Blackwell B200 for Qwen Transformer Inference¶
A 6-chapter special course on running Qwen-class transformer models on NVIDIA's Blackwell B200 generation: single B200, GB200 superchip, and the NVL72 rack-scale system. Inference only — no training, no fine-tuning.
This series is a Blackwell counterpart to the Qwen Inference Optimization series in Edge AI. That series covered Qwen3-4B on Jetson and Qwen2.5-72B on 4×H100. This series picks up where the H100 left off: what changes when you move Qwen2.5-72B (and bigger) to Blackwell.
The short version: a single B200 holds 192 GB of HBM3e at 8 TB/s and supports FP4 tensor cores, so a Qwen2.5-72B-class model fits in one GPU with bandwidth-bound decode throughput that requires 4–8 H100s to match. The NVL72 rack scales the same model to extreme batch + long context with one coherent memory image. Software has to keep up — Transformer Engine 2, FP4 microscaling, FlashAttention-3 on 5th-gen tensor cores, TMA enhancements, persistent kernels.

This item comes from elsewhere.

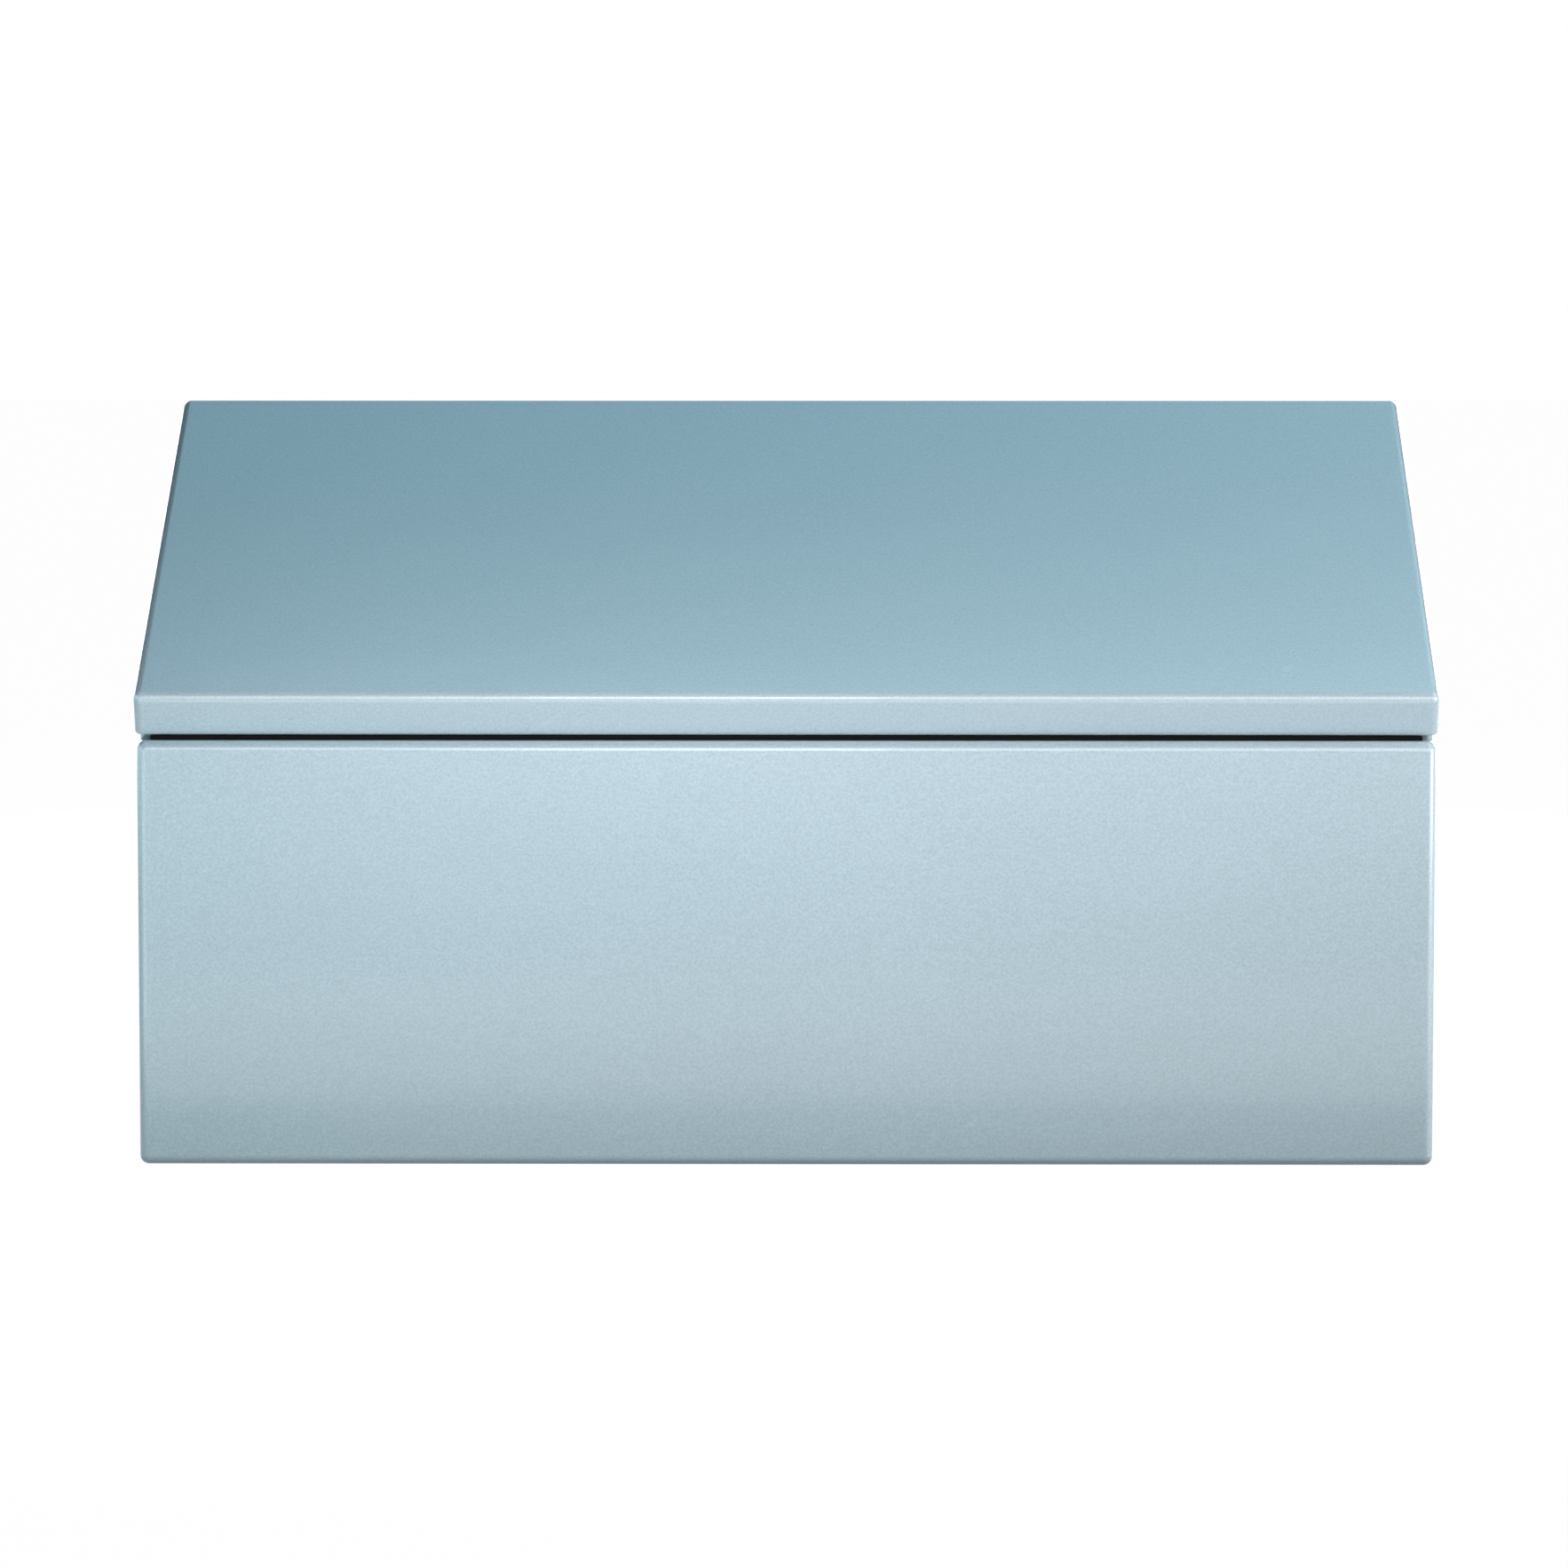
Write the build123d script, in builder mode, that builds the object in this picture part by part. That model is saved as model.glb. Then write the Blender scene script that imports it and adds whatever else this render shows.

| Chapter | Title | Focus |
|---|---|---|
| 01 | Blackwell Architecture | Dual-die package, NVLink-C2C, HBM3e, 5th-gen tensor cores, NVL72 |
| 02 | FP4 Numerics & Transformer Engine 2 | MX-FP4/FP6/FP8 microscaling, dynamic per-block quant, quality vs bandwidth |
| 03 | Qwen on a Single B200 | Qwen2.5-72B fitting in one die, layout, per-die TP via NVLink-C2C |
| 04 | Multi-B200 and NVL72 | GB200 superchip, NVL72 architecture, TP=16/72, NCCL on NVLink-5 |
| 05 | Blackwell Kernel Engineering | 5th-gen WGMMA, TMA-2, async warp specialization, FlashAttention-3, CUTLASS 4 |
| 06 | Production Serving on Blackwell | TRT-LLM 0.20+, vLLM Blackwell backend, FP4 in prod, benchmarks, cost |
Prerequisites¶
- Phase 5 — Edge LLM Inference Internals — GEMV vs GEMM roofline math.
- Phase 5 — Qwen Inference Optimization (full series) — especially Lecture 04 (Qwen2.5-72B Multi-GPU FP16 on H100).

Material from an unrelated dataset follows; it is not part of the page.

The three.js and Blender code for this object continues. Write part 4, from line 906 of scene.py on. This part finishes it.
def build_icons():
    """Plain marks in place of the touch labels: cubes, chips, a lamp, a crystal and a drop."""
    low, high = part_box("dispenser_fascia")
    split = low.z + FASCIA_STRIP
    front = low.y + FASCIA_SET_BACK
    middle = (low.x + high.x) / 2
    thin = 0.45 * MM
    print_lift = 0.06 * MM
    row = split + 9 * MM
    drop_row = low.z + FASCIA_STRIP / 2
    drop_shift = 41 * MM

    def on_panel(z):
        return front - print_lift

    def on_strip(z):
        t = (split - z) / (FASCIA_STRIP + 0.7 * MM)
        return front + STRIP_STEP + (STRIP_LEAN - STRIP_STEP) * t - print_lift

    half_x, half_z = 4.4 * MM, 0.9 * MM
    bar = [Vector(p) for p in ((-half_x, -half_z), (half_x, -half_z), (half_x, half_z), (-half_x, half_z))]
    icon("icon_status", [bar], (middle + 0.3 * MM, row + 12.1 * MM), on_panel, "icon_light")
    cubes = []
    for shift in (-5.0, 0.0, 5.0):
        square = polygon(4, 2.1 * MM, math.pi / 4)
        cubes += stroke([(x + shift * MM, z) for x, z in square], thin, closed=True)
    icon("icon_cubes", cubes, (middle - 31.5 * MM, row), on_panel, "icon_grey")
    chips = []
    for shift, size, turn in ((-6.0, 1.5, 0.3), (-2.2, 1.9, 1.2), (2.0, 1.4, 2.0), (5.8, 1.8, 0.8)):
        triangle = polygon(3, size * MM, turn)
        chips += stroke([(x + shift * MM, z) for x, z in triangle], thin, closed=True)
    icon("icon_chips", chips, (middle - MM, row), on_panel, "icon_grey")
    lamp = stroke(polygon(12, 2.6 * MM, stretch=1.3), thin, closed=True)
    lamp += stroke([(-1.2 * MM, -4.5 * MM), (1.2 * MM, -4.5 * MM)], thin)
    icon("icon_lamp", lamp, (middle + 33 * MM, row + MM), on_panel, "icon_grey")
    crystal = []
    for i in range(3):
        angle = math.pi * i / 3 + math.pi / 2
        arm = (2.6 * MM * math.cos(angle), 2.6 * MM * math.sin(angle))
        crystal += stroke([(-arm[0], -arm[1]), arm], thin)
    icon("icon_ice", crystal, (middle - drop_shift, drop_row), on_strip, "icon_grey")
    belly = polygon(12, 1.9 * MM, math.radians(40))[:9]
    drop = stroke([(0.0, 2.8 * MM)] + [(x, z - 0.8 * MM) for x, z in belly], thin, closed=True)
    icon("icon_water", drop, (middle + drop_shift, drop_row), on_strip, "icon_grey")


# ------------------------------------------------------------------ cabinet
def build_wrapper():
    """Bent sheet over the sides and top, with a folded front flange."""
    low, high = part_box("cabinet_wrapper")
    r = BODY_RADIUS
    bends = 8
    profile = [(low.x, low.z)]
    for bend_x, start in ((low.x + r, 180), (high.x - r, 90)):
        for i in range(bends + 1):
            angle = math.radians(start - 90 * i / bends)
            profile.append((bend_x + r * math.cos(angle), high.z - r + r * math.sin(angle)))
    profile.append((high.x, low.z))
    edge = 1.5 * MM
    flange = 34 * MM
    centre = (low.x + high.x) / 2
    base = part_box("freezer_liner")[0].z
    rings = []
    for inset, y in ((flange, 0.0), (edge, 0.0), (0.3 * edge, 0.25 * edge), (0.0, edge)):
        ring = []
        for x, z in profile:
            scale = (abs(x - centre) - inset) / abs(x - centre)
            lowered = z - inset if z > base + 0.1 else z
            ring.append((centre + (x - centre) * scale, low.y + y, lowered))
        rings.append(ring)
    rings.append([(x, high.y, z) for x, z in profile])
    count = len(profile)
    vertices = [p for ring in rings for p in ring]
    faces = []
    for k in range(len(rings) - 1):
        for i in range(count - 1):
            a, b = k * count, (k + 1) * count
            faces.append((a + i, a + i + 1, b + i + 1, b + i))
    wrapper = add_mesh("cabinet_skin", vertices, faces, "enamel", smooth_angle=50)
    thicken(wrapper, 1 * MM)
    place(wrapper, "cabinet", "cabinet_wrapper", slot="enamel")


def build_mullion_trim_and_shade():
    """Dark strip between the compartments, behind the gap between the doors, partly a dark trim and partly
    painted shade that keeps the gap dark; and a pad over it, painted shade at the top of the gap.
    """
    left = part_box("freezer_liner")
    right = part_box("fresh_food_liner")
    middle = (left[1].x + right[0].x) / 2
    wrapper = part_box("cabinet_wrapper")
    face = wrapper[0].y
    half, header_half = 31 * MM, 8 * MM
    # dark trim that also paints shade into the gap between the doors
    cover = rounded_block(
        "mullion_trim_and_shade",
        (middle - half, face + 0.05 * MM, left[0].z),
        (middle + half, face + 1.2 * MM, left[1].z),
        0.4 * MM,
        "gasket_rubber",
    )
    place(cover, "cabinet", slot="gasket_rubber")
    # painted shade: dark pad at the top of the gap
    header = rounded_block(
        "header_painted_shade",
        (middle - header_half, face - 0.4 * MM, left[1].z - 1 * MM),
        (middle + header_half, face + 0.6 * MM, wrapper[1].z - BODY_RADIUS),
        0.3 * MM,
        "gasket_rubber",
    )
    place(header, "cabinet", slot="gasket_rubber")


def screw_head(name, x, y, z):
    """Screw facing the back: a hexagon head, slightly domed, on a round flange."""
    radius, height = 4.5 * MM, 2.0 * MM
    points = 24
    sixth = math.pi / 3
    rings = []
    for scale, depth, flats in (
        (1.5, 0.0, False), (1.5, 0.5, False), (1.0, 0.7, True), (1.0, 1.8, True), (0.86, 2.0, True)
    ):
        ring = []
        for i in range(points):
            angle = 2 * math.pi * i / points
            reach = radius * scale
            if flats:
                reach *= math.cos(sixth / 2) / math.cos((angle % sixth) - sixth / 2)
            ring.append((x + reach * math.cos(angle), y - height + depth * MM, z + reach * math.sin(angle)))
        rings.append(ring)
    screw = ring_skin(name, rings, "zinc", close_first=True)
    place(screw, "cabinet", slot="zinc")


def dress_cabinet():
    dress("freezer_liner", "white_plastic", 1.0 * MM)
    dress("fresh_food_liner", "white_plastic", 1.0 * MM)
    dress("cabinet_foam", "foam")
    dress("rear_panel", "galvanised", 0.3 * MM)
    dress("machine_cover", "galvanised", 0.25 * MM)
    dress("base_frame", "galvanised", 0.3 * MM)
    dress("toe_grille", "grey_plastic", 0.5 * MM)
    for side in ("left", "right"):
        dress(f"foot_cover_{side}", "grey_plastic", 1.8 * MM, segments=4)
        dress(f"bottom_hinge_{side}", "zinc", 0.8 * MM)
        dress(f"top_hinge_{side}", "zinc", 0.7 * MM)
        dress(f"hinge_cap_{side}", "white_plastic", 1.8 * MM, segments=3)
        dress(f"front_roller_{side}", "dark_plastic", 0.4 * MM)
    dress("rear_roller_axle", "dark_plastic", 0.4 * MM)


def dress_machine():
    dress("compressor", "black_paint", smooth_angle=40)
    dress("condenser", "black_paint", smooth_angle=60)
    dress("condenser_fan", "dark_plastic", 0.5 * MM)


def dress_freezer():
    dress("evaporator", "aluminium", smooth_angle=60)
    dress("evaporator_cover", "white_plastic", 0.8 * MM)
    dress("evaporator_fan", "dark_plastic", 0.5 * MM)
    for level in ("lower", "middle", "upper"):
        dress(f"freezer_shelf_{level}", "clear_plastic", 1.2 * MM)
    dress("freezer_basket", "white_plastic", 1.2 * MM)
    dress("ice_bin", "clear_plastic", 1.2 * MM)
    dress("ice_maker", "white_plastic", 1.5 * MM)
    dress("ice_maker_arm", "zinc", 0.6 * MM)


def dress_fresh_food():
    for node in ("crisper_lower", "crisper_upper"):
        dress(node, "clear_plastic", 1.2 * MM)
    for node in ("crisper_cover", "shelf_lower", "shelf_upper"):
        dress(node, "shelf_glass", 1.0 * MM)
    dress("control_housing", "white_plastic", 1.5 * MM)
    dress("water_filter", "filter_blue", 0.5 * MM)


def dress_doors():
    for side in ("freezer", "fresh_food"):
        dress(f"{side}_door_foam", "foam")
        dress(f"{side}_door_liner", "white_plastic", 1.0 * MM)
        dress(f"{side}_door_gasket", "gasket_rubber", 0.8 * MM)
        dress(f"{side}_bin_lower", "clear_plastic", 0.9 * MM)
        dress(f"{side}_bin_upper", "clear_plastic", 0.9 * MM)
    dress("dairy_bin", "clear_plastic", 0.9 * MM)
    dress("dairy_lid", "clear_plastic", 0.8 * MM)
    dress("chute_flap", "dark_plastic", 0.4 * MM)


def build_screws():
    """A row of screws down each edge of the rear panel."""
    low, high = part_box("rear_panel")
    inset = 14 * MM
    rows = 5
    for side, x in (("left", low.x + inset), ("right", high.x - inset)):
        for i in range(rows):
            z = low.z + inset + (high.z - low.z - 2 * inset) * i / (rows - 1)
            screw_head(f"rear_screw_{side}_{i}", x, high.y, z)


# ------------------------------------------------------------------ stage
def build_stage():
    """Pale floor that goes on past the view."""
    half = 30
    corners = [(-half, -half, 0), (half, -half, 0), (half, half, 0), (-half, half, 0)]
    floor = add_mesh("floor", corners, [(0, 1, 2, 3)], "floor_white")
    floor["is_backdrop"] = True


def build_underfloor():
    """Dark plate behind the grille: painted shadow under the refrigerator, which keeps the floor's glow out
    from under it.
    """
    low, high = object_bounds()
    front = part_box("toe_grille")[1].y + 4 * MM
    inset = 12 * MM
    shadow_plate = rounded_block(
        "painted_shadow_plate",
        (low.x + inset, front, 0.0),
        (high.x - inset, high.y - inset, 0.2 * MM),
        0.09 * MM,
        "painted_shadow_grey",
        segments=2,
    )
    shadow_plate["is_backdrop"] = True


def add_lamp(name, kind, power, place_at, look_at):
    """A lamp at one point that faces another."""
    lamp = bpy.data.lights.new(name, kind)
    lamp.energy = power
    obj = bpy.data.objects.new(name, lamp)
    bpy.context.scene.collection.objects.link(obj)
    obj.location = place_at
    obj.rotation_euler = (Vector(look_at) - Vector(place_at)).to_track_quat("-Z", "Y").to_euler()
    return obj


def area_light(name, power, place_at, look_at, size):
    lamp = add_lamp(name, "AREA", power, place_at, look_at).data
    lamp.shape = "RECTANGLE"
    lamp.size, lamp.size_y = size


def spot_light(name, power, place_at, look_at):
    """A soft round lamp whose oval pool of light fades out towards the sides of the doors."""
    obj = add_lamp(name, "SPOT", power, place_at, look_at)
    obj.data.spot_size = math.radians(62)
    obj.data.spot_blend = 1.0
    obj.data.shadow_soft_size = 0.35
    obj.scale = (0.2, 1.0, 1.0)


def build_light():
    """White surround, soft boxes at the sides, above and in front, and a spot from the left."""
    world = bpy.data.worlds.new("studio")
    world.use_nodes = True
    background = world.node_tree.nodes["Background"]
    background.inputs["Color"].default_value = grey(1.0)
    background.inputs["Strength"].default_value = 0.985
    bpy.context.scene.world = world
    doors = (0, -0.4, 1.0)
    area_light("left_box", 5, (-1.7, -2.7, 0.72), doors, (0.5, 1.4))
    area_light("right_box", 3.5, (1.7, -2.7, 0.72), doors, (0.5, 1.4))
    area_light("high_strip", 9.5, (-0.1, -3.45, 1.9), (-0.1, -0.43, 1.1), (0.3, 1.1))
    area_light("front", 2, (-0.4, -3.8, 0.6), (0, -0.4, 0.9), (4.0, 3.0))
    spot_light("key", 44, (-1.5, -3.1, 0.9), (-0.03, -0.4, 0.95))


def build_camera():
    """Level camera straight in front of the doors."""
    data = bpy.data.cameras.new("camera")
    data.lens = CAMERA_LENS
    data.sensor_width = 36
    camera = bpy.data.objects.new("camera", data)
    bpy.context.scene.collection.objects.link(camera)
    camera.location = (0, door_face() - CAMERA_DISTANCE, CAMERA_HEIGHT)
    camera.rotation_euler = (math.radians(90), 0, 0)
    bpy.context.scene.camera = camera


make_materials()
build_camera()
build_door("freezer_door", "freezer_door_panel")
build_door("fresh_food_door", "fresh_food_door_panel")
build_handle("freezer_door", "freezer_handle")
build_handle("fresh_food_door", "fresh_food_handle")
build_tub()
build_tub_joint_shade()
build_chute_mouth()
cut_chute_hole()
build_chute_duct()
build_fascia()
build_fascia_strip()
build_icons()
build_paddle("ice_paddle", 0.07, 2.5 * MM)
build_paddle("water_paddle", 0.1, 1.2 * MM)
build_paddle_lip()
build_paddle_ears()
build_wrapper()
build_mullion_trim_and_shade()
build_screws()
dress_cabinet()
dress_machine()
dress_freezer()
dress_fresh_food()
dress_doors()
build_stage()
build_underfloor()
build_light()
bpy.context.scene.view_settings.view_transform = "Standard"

- Phase 5 — NCCL Deep Dive — collective math for the multi-GPU chapters.
- Phase 5 — CUDA Advanced Optimization — TMA, persistent kernels, warp specialization patterns.
Scope¶
- In scope: Qwen2.5-72B-Instruct, Qwen3-32B/A3B (MoE), and hypothetical Qwen3-300B+ class models on B200 silicon. FP4/FP6/FP8/FP16 dtypes. Single-GPU through NVL72 rack-scale.
- Out of scope: training, fine-tuning, LoRA. Hopper (H100/H200) recipes — see the H100 chapter of the Qwen series. AMD MI300X — different chapter, different fabric, different software stack.
A note on dates and software versions¶
This series assumes Blackwell-aware software stacks from mid-2026: CUDA 13, cuBLAS 13, TensorRT-LLM 0.20+, vLLM Blackwell backend (PR series merged Q1 2026), Transformer Engine 2.x, FlashAttention 3.x. If you're reading on an earlier toolchain, expect missing kernels and slower-than-quoted numbers.